Now Schwartz, who is attending New York University, and her parents are working with Sen. Mike McKell, R-Spanish Fork, to make stealthing a crime on par with sexual battery.

“I think what she went through was clearly assault and battery,” said McKell, who met with Schwartz and her family early in the session, “but I don’t think our criminal code is clear on the issue. And since it’s a weird trend, it’s something that’s happening at a greater level than people realize. It’s something the Legislature should clarify in the criminal code.”

(Photo courtesy Emma Schwartz) • Emma Schwartz and her parents Jeffrey and Carrie, seen here with Sen. Mike McKell, are lobbying the Utah Legislature to criminalize an act known as "stealthing," where a male removes a condom during sex without his partner's permission.
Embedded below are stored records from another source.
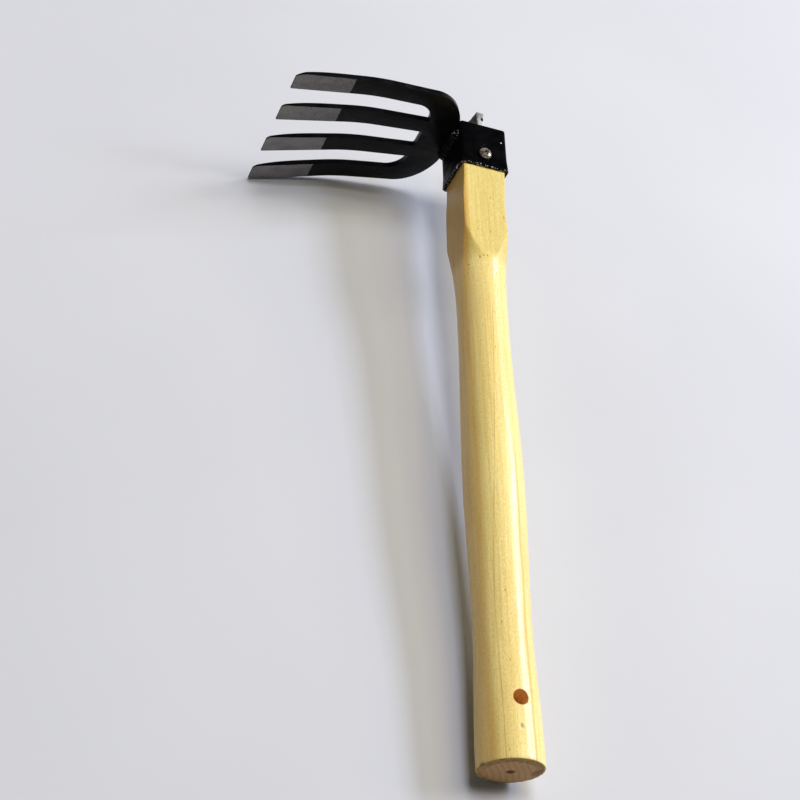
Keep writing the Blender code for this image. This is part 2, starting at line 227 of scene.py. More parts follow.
# Colours of the wood, and tints that it is multiplied by
WOOD_PALE, WOOD_TAN = (0.84, 0.67, 0.235), (0.77, 0.575, 0.175)
LATE_WOOD, PORE = (0.60, 0.40, 0.13), (0.40, 0.25, 0.10)
FIBRE_DARK, FIBRE_LIGHT = (0.62, 0.42, 0.14), (0.93, 0.80, 0.45)
SPECKLE_DARK, SPECKLE_LIGHT = (0.55, 0.36, 0.13), (0.95, 0.84, 0.52)
# the second colour here is painted shade beside the grain line
GRAIN_LINE, SHADE_BESIDE_LINE = (0.42, 0.26, 0.08), (0.56, 0.42, 0.13)
MARK_BROWN, STREAK_BROWN = (0.26, 0.16, 0.06), (0.50, 0.33, 0.13)
BAND_TINT, FLAT_TINT = (0.76, 0.55, 0.38), (0.79, 0.80, 0.70)
# painted shade: these darken and brown the handle's -X side, and its flat there
SHADED_SIDE_TINT, SHADED_FLAT_TINT = (0.79, 0.65, 0.42), (1.0, 0.90, 0.86)
END_EARLY, END_MIDDLE, END_LATE = (0.51, 0.30, 0.125), (0.48, 0.27, 0.11), (0.40, 0.215, 0.08)
END_DIRT, CHIP_BROWN = (0.36, 0.23, 0.12), (0.17, 0.085, 0.035)
CHAMFER_TAN, CHAMFER_BROWN = (0.42, 0.27, 0.09), (0.29, 0.165, 0.05)
# the hole's two colours are painted light: paler than the stained wall, to stand for light reaching into the
# hole
HOLE_LIT_BROWN, HOLE_LIT_TAN, PIT_BROWN = (0.80, 0.46, 0.19), (0.90, 0.58, 0.26), (0.26, 0.13, 0.05)


def varnished_wood():
    """Pale wood: growth rings, fibres, pores and blotches under clear varnish."""
    paint = Paint("handle_varnish")
    x, y, z = paint.axes()

    # growth rings about a pith that lies outside the handle, with the grain running out a little
    bend = paint.noise((26, 3.2, 26), 2.0)
    drift = paint.math("MULTIPLY_ADD", y, PITH_DRIFT, PITH_X)
    radius = paint.distance(paint.math("ADD", x, drift), paint.math("ADD", z, PITH_Z))
    turns = paint.math("DIVIDE", radius, RING_WIDTH)
    turns = paint.math("ADD", turns, paint.math("MULTIPLY", bend, 1.9))
    ring = paint.math("FRACT", turns)
    late = paint.ramp(ring, (0.0, (0.55,) * 3), (0.12, (0,) * 3), (0.55, (0.1,) * 3),
                      (0.86, (0.75,) * 3), (0.97, (1,) * 3))
    strength = paint.span(paint.noise((60, 7, 60), 2.0, offset=(3, 1, 2)), 0.35, 0.68, 0.12, 0.75)
    late = paint.math("MULTIPLY", late, strength)

    fibre = paint.noise((820, 20, 820), 3.0, 0.6)
    fleck = paint.noise((1500, 70, 1500), 2.0, 0.55, offset=(5, 0, 9))
    blotch = paint.noise((48, 8, 48), 3.0, 0.55, offset=(1, 4, 7))
    sand = paint.noise((1150, 620, 1150), 2.0, 0.7, offset=(7, 2, 3))
    colour = paint.mix(paint.span(blotch, 0.35, 0.7), WOOD_PALE, WOOD_TAN)
    colour = paint.mix(paint.math("MULTIPLY", late, 0.34), colour, LATE_WOOD)
    colour = paint.mix(paint.span(fibre, 0.42, 0.66, 0.0, 0.18), colour, FIBRE_DARK)
    colour = paint.mix(paint.span(fibre, 0.56, 0.34, 0.0, 0.20), colour, FIBRE_LIGHT)
    colour = paint.mix(paint.span(sand, 0.52, 0.72, 0.0, 0.42), colour, SPECKLE_DARK)
    colour = paint.mix(paint.span(sand, 0.48, 0.30, 0.0, 0.34), colour, SPECKLE_LIGHT)
    colour = paint.mix(paint.span(fleck, 0.65, 0.76, 0.0, 0.45), colour, PORE)

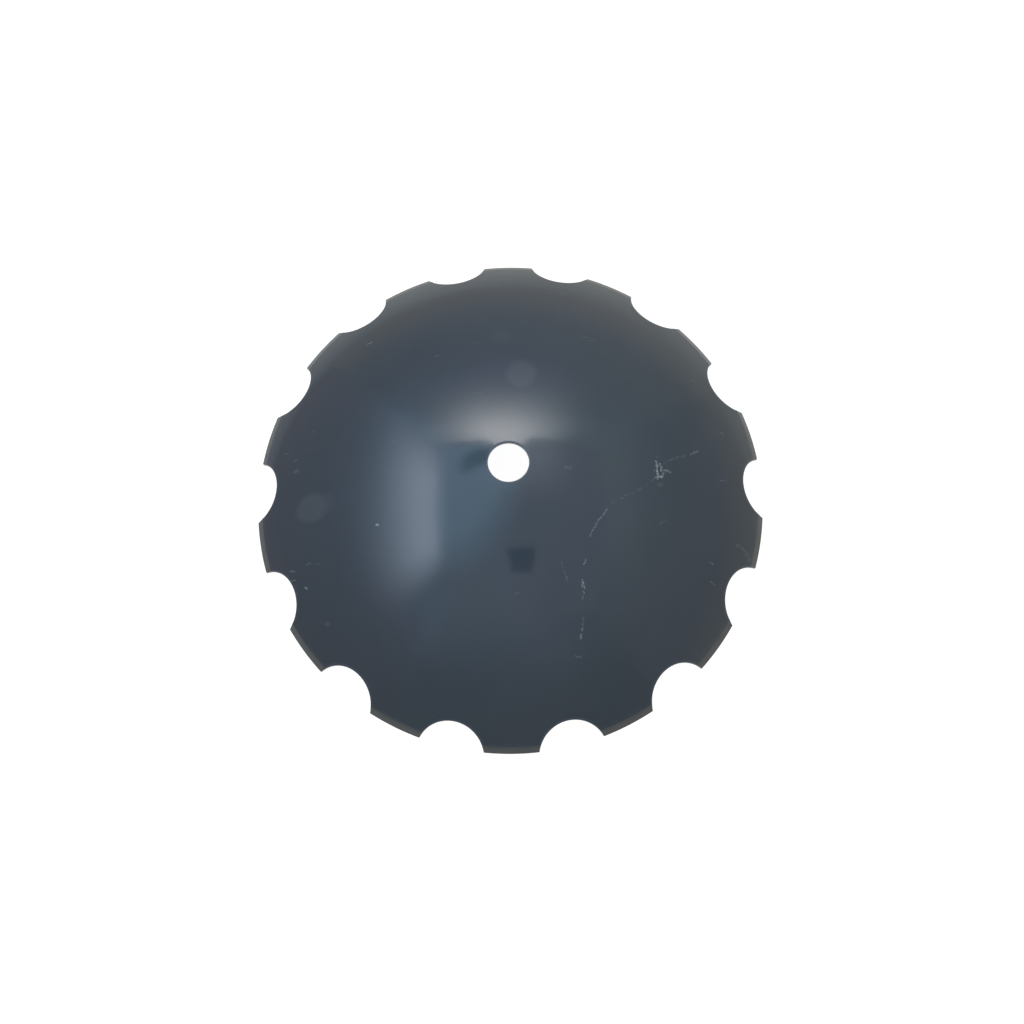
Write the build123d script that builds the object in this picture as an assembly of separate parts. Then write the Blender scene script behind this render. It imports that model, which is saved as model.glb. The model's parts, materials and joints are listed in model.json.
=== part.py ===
from build123d import *
import os
from math import hypot, sqrt

# Notched disc harrow blade: one pressed steel plate, lying on its tooth tips, convex side up.
# The plate is a cap of two concentric spheres. Its rim is turned to a true circle, a bevel is
# ground round the convex side, a round bore takes the gang axle and a ring of round scallops
# leaves the teeth. Origin: centre of the rim plane. +Z: along the bore axis, to the crown. Millimetres.

# plate
blade_diameter = 610.0
dish_depth = 112.0        # rim plane to the hollow side at the centre
plate_thickness = 5.0

# ground bevel on the convex side
bevel_width = 7.5         # across, from the rim inwards
bevel_depth = 1.5         # metal taken off at the rim, along the axis

# centre hole for the gang axle
bore_diameter = 44.5

# scallops round the rim
notch_count = 14
notch_radius = 39.5
notch_depth = 28.5        # rim circle to the bottom of a notch

# broken corners round the bore and the notches, on the convex side
edge_break = 0.8

rim_radius = blade_diameter / 2
bore_radius = bore_diameter / 2
hollow_radius = (rim_radius**2 + dish_depth**2) / (2 * dish_depth)
crown_radius = hollow_radius + plate_thickness
sphere_centre_z = dish_depth - hollow_radius
notch_centre_radius = rim_radius - notch_depth + notch_radius
cutter_height = 2 * (dish_depth + plate_thickness)


def height_at(radius, sphere_radius):
    """Height of one of the two spheres at a distance from the axis."""
    return sphere_centre_z + sqrt(sphere_radius**2 - radius**2)


def arc_on(sphere_radius, start_radius, end_radius):
    """Arc of the section that lies on one sphere, from one distance from the axis to another."""
    middle_radius = (start_radius + end_radius) / 2
    points = [(r, height_at(r, sphere_radius)) for r in (start_radius, middle_radius, end_radius)]
    return ThreePointArc(*points)


def plate_section():
    """Half section: hollow side, blunt edge, bevel, convex side and the wall of the bore."""
    bevel_start_radius = rim_radius - bevel_width
    edge_top = (rim_radius, height_at(rim_radius, crown_radius) - bevel_depth)
    with BuildSketch(Plane.XZ) as section:
        with BuildLine():
            hollow = arc_on(hollow_radius, bore_radius, rim_radius)
            Line(hollow @ 1, edge_top)
            convex = arc_on(crown_radius, bevel_start_radius, bore_radius)
            Line(edge_top, convex @ 0)
            Line(convex @ 1, hollow @ 0)
        make_face()
    return section.sketch


def notch_cutters():
    """The ring of round punches that leaves the teeth."""
    with BuildPart() as cutters:
        with PolarLocations(notch_centre_radius, notch_count):
            Cylinder(notch_radius, cutter_height)
    return cutters.part


def punched_edges(blade):
    """Convex-side edges of the bore and of the notches, up to the bevel."""
    def is_punched(edge):
        middle = edge @ 0.5
        reach = hypot(middle.X, middle.Y)
        on_convex_side = abs(middle.Z - height_at(reach, crown_radius)) < plate_thickness / 4
        return on_convex_side and reach < rim_radius - bevel_width - edge_break
    return blade.edges().filter_by(is_punched)


def disc_blade():
    """The whole blade."""
    with BuildPart() as blade:
        add(revolve(plate_section(), axis=Axis.Z))
        add(notch_cutters(), mode=Mode.SUBTRACT)
        chamfer(punched_edges(blade), edge_break)
    return blade.part


os.makedirs("parts", exist_ok=True)
export_step(disc_blade(), "parts/disc_blade.step")
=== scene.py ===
# %% [markdown]
# # A notched disc harrow blade
# The object is one pressed steel plate: a shallow dish with a scalloped rim, a ground bevel and a
# round hole for the gang axle, painted dark blue-grey and lying on its teeth with the crown up.
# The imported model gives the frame, so every size below is in metres and sits where the solid sits.

# %% Load the frame
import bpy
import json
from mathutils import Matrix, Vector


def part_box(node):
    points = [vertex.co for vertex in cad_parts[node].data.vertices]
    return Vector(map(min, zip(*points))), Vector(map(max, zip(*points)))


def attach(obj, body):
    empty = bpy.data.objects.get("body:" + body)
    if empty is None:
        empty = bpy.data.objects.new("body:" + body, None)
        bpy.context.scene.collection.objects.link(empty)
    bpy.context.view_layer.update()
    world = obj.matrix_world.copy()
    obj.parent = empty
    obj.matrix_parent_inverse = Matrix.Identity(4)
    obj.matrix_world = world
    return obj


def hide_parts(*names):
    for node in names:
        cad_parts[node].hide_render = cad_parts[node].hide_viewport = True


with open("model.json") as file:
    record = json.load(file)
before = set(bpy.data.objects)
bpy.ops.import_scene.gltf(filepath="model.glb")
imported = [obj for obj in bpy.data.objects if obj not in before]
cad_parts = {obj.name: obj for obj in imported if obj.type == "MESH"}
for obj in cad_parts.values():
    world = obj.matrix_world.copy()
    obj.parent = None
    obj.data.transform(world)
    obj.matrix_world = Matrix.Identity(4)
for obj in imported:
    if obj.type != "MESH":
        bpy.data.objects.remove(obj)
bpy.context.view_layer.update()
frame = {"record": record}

import functools
import json
import math
import bpy
import numpy as np
from mathutils import Quaternion, Vector

NODE = "disc_blade"
low, high = (np.array(corner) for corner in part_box(NODE))
print("solid box in metres", low.round(4), high.round(4))

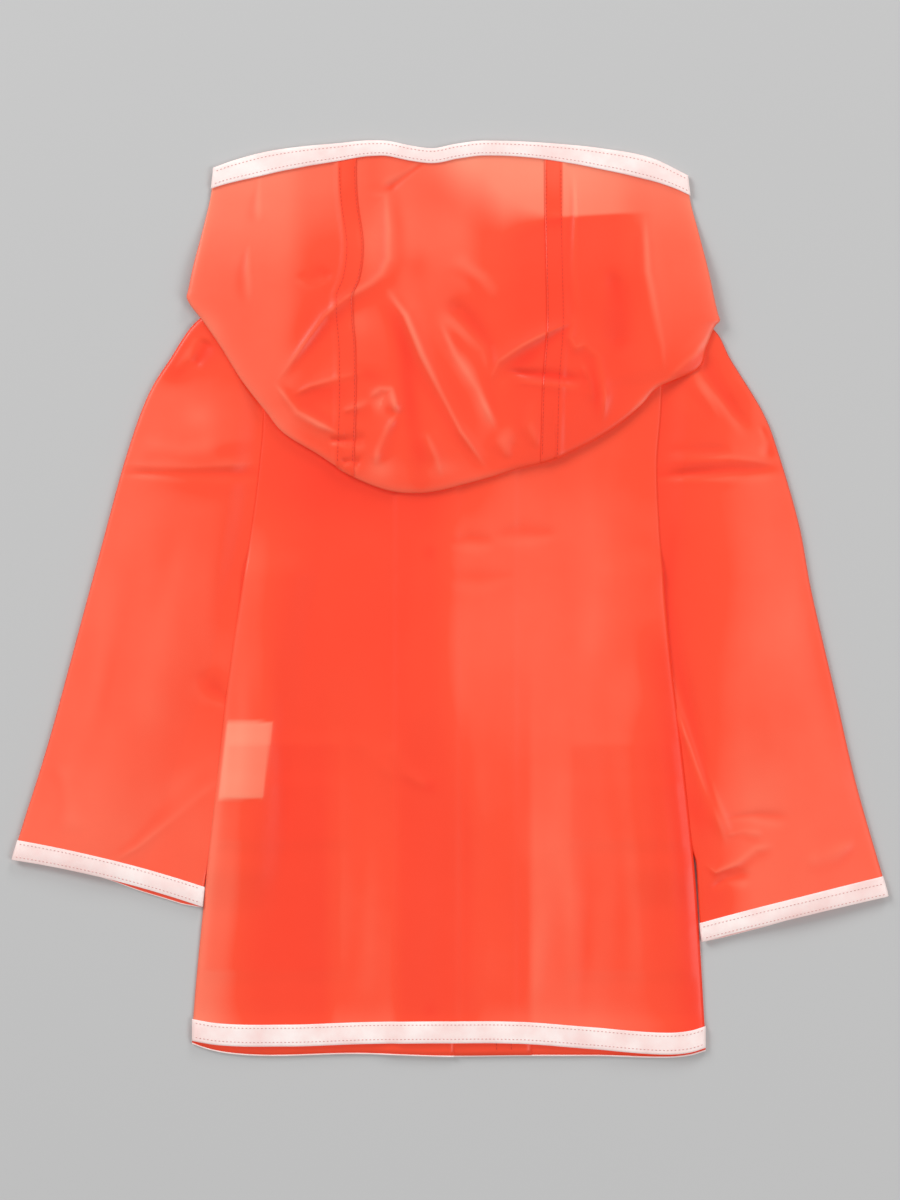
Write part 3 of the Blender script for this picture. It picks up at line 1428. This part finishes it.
    def centre_panel(self) -> Array:
        """Build the grid of the centre panel, between its two lapped edges.

        Returns:
            Points by row and column.
        """
        size = (230, 130)
        v, u = shares(*size)
        x, y = np.zeros(size), np.full(size, 200.0)
        for _ in range(8):
            left, right = self.seam_left(y) - self.lap, self.seam_right(y) + self.lap
            x = left + (right - left) * u
            y = self.low_edge(x) + (self.top_edge(x) - self.low_edge(x)) * v
        return points_at(x, y, self.top_height(x, y))

    def side_panel(self, left: bool) -> Array:
        """Build the grid of one side panel, from its fold to its lapped edge.

        Args:
            left: whether it is the left panel.

        Returns:
            Points by row and column.
        """
        fold, seam, lap, bottom = (self.fold_left, self.seam_left, self.lap, 97.0) if left else (
            self.fold_right, self.seam_right, -self.lap, 106.0)
        v, u = shares(210, 84)
        lower, rise = np.clip(v / 0.84, 0, 1), np.clip((v - 0.84) / 0.16, 0, 1)
        y = bottom + (300 - bottom) * lower + np.zeros_like(u)
        x = np.zeros_like(y)
        for _ in range(8):
            x = fold(y) + (seam(y) + lap - fold(y)) * u
            start = np.minimum(self.low_edge(x), bottom)
            level = start + (300 - start) * lower
            y = level + (self.top_edge(x) - level) * rise
        over = 0.75 * (1 - smooth(np.abs(x - seam(y)), self.lap + 0.5, self.lap + 5))
        grid = points_at(x, y, self.top_height(x, y) + over)
        return grid if left else grid[:, ::-1]

    def build(self) -> None:
        """Build the hood's pieces."""
        self.build_panels()
        self.build_under()
        self.build_tape()
        self.build_seams()

    def build_panels(self) -> None:
        """Build the centre and the two side panels."""
        cloth = self.finish.hood_cloth
        grid = self.centre_panel()
        piece = Piece("hood_cloth_centre", ("hood_centre",), "shell", cloth)
        made = piece.sheet(grid, self.tone(grid[..., 0], grid[..., 1]))
        for side in ("left", "right"):
            grid = self.side_panel(side == "left")
            piece = Piece(f"hood_cloth_{side}", (f"hood_side_{side}",), "shell", cloth)
            made = piece.sheet(grid, self.tone(grid[..., 0], grid[..., 1]))

    def build_under(self) -> None:
        """Build the hood's lower layer, down the back and up to the chin."""
        size = (90, 100)
        v, u = shares(*size)
        low, high, curved, inside = 96, 288, 0.15, 3
        y = low + (high - low) * v + np.zeros_like(u)
        left = self.fold_left(np.maximum(y, 104)) + inside
        right = self.fold_right(np.maximum(y, 110)) - inside
        x = left + (right - left) * u
        edge = np.maximum(self.low_edge(x) + inside, 60)
        straight = low + (high - low) * curved
        y = np.where(v < curved, edge * (1 - v / curved) + straight * v / curved, y)
        onto = 1.0 - smooth(y, 240, 284)
        z = 0.6 + 5.2 * onto + ripple(x, y, 9.0) * 0.3 * onto
        piece = Piece("hood_cloth_under", ("hood_under",), "shell", self.finish.cloth)
        made = piece.sheet(points_at(x, y, z), np.full(size, -0.1))

    def along_tape(self, x: Array, down: float) -> tuple[Array, Array]:
        """Return a line along the tape on the face opening's edge.

        Args:
            x: places across the jacket, in mm.
            down: how far below the edge, as a share of the tape's width.

        Returns:
            Places across and along the jacket, in mm.
        """
        top = self.top_edge(x)
        slope = np.gradient(top, x)
        length = np.hypot(slope, 1.0)
        wide = self.tape_width * (0.66 + 0.34 * smooth(np.abs(x), 40, 150)) * down
        inside = 1.0 - smooth(np.abs(x), 140, 176)
        lean = slope / length * inside + np.sign(x) * 0.11 * (1.0 - inside)
        return x + lean * wide, top - wide / length

    def build_tape(self) -> None:
        """Build the tape bound over the face opening's edge, with its stitches."""
        x = np.linspace(-177.5, 178.5, 190)
        top = self.top_edge(x)
        rows = []
        profile = ((1.0, 0.75), (0.93, 0.95), (0.5, 1.0), (0.1, 0.95), (0.0, 0.7), (-0.06, 0.1),
                   (0.0, -0.55), (0.1, -0.75), (0.95, -0.75))
        for down, rise in profile:
            px, py = self.along_tape(x, down)
            high = self.top_height(px, np.minimum(py, top - 0.5)) + rise + (0.5 if rise > 0 else 0.0)
            rows.append(points_at(px, py, np.maximum(high, 0.2)))
        piece = Piece("tape_hood_edge", ("hood_tape",), "tape", self.finish.tape)
        made = piece.sheet(np.array(rows[::-1]), thick=0.3)
        lines = [points_at(px, py, self.top_height(px, py) + 1.5)
                 for px, py in (self.along_tape(x, down) for down in (0.17, 0.8))]
        StitchRow().sew(Piece("stitches_hood_edge", (), "tape", self.finish.pale_thread), lines, 0.12)

    def build_seams(self) -> None:
        """Build the double rows of stitches on the two lapped seams."""
        lines = []
        for seam, low, high in ((self.seam_left, 101, 326), (self.seam_right, 106, 325)):
            y = np.linspace(low, high, 160)
            for off in (-self.lap + 1.0, self.lap - 1.0):
                x = seam(y) + off
                lines.append(points_at(x, y, self.top_height(x, y) + 0.75))
        StitchRow(pitch=3.0, long=2.2, thick=0.22).sew(
            Piece("stitches_hood_seams", (), "shell", self.finish.red_thread), lines, 0.25)


# ---------------------------------------------------------------- the studio


@dataclass
class Studio:
    """Floor, lights and camera."""

    height: float = 2.6
    view_height: float = 0.9
    sky: float = 0.42
    floor_reach: float = 6000.0
    floor_level: float = -0.4

    def build(self) -> None:
        """Build the studio."""
        self.build_floor()
        self.build_lights()
        self.build_camera()

    def build_floor(self) -> None:
        """Build a wide plain floor just under the jacket."""
        corners = ((-1, -1), (1, -1), (1, 1), (-1, 1))
        points = [(x * self.floor_reach, y * self.floor_reach, self.floor_level) for x, y in corners]
        floor = lay_mesh("floor", np.array(points), [(0, 1, 2, 3)], None)
        floor.data.materials.append(PaleFloor().make())

    def build_lights(self) -> None:
        """Build soft area lights and an even pale sky."""
        world = bpy.data.worlds.new("studio")
        world.use_nodes = True
        background = world.node_tree.nodes["Background"]
        background.inputs["Color"].default_value = (1.0, 1.0, 1.0, 1.0)
        background.inputs["Strength"].default_value = self.sky
        bpy.context.scene.world = world
        for name, place, power, size in (
            ("key", (-3.4, 3.0, 2.6), 158.0, 2.3),
            ("fill", (3.6, -1.4, 3.4), 82.0, 2.4),
            ("rim", (1.4, 4.2, 1.7), 60.0, 1.2),
        ):
            lamp = bpy.data.lights.new(name, "AREA")
            lamp.energy = power
            lamp.size = size
            made = bpy.data.objects.new(name, lamp)
            made.location = place
            made.rotation_euler = (-Vector(place)).to_track_quat("-Z", "Y").to_euler()
            bpy.context.scene.collection.objects.link(made)

    def build_camera(self) -> None:
        """Build a camera straight above, with the hood towards the top of the view."""
        lens = bpy.data.cameras.new("camera")
        lens.sensor_width = 36.0
        lens.lens = lens.sensor_width * self.height / self.view_height
        made = bpy.data.objects.new("camera", lens)
        made.location = (0.0, 0.0, self.height)
        bpy.context.scene.collection.objects.link(made)
        bpy.context.scene.camera = made
        bpy.context.scene.view_settings.view_transform = "Standard"


def main() -> None:
    """Build the jacket and the studio."""
    logging.basicConfig(level=logging.INFO, format="%(message)s")
    finish = Finishes()
    shape = BodyShape()
    Body(shape, finish).build()
    Sleeve("left", shape, finish, LEFT_SLEEVE_OUTER, LEFT_SLEEVE_INNER, LEFT_SLEEVE_FOLDS,
           LEFT_SLEEVE_PATCHES, peek=3.3, bow=3.6, wave=4.0).build()
    Sleeve("right", shape, finish, RIGHT_SLEEVE_OUTER, RIGHT_SLEEVE_INNER, RIGHT_SLEEVE_FOLDS,
           RIGHT_SLEEVE_PATCHES, peek=1.1, bow=0.8, wave=7.0).build()
    Hood(finish).build()
    Studio().build()


if __name__ == "__main__":
    main()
California passed a similar law in 2021. Last year, courts in Canada ruled it violated consent and could be considered sexual assault. A bill introduced in the U.S. House of Representatives to provide funding for states to make stealthing a crime and enforce the law died in committee. Schwartz’s mother, Carrie Schwartz, said their goal is to push for federal legislation again and, in the meantime, work state by state to enact criminal statutes.

“Ultimately, it bears almost the exact similarities as rape,” Carrie Schwartz said. “She’s had a lot of pretty severe consequences as a result of this that she will be dealing with for years … and she feels strongly that there should be some consequences for the perpetrators.”

McKell said his bill will be modeled after the California bill. Legislative attorneys are finalizing the language, he said.

The family has filed a civil lawsuit against the young man and his parents, who, the Schwartzes allege, provided the alcohol. In court filings, attorneys for him and his family deny any wrongdoing.

It’s not about the money, her father, Jeffrey Schwartz, said, but the only way they have to seek accountability.

And for Emma, it’s about trying to prevent it from happening to other women and ensuring they have some avenues under the law if it does.

“[It’s] progress from pain,” she says.